Alabildiğine çıplak ve dürüst: Bir Maskenin İtirafları üzerine

Yalnız Japonya edebiyatının değil; dünya edebiyatının önde gelen, en tartışılan yazarlarından biri Yukio Mişima. Otobiyografik öğeler taşıyan, kült bir metin olarak tarif edilen romanı Bir Maskenin İtirafları, bir ergenin kendi bedeni üzerinden giriştiği yaşam ve ölümle hesaplaşma sürecini, insan zihninin en uçlardaki serüvenlerinden birine dönüştürüyor.

Zaman dilimi ve mekân 

1900’lerin ilk yarısı, Tokyo.

Ne hakkında? Hikâye ne?

Bir Maskenin İtirafları, Mişima’nın hayatını odağına alıyor ve otobiyografik bir anlatı sunuyor. Doğduğu ânı hatırladığını söyleyerek başladığı romanda, hastalıklarla geçen çocukluğunun yanı sıra kadınların arasında büyüdüğü yıllarda cinsel kimliğini nasıl keşfettiğine tanık oluyoruz. Çoğu zaman karanlık ve saplantılı ilerleyen bu yolculuk, kimi zaman ölüm tutkusuyla kesişiyor ve düşünceleri zihninin en ücra köşelerinden, bir maskenin ardından açığa çıkarıyor. 12 yaşına kadar anneannesiyle yaşayan Mişima; evine döndükten sonra babasıyla yaşadığı ilişkiyi, “kötü alışkanlığım” diye tanımladığı cinselliğini, ilişkilerinde yaşadığı zorlukları her detayına kadar paylaşmaktan çekinmiyor. 

Okumadan önce bilmemiz gerekenler 

Üç kez Nobel Edebiyat Ödülü’ne aday olan yazarın asıl adı Kimitake Hiraoka fakat babası yazarlık üzerine bir kariyer yapmasına karşı çıktığı için Yukio Mişima müstear ismini kullanmış. Samuray kökenli bir aileye sahip olduğu ve dünya görüşünün geleneksellikten oldukça etkilendiği biliniyor. Kurucusu olduğu cemiyetle Japonya Silahlı Kuvvetleri’ne gerçekleştirdiği bir baskın sırasında seppuku yaparak yaşamına son verdiğini de eklemeli.

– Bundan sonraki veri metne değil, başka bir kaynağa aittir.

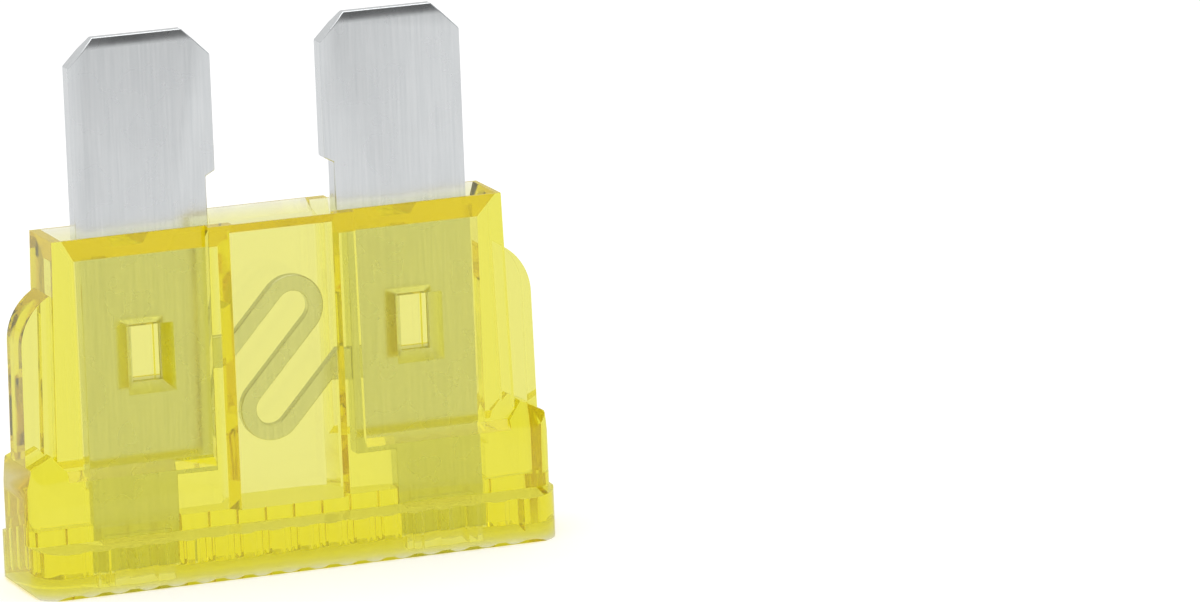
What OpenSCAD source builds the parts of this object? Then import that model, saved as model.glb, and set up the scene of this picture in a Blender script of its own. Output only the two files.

Sadece roman değil; kısa hikâyeler, tiyatro oyunları da yazan Mişima aynı zamanda bir senarist ve film yapımcısı. Yazarın hayat öyküsünü keşfetmek isteyenler, Paul Schrader’in yazıp yönettiği 1985 yapımı Mishima: A Life in Four Chapters’ı izleyebilir.

Kitaba dair en çok neyi sevdin?

Romana dair en sevdiğim şey hem edebi açıdan iyi bir eser olması hem de anlattıklarının bana verdiği huzursuzluk hissi oldu. Mişima daha 24 yaşındayken kimsenin dile getiremediği, herkesten sakladığı, hatta kendine bile itiraf edemediği düşünceleri bir çırpıda tüm dünyayla paylaşmayı seçmiş. Romanın okuyucusunda yarattığı tedirginliğin sebebi, “Kendimize karşı bu kadar dürüst müyüz?” sorusuna cevaplar aratması muhtemelen. Metindeki bu çıplaklık ve dürüstlük, onun hem dünyayla hem kendiyle yüzleşmesi olarak değerlendirilebilir. 

Kısa sürede sürüklenerek mi okudun? Yoksa biraz sürünerek mi? 

Edebi yönden baktığımızda kusursuz ve sürükleyici bir anlatım diyebiliriz. Fakat bir insanın hayatına bu kadar yakın bir perspektiften, sansürsüz bakmak zaman zaman zorlayıcı olabiliyor.

Okurken hiç Google’ladığın şeyler oldu mu? 

Kabuki tiyatrosu, Guido Reni’nin Aziz Sebastianus eseri, Japon edebiyatı.

Kitabın ismi hakkında ne düşünüyorsun?

Yukio Mişima çocukluğunu ve gençliğini yaşadığı maskenin ardından en karanlık itiraflarıyla okuyucuya sesleniyor. 

Bu kitabı seven şunları da sever 

Yazarın hayatına ve edebi anlayışına daha derinlemesine bir bakış için Marguerite Yourcenar’dan Mişima ya da Boşluk Algısı.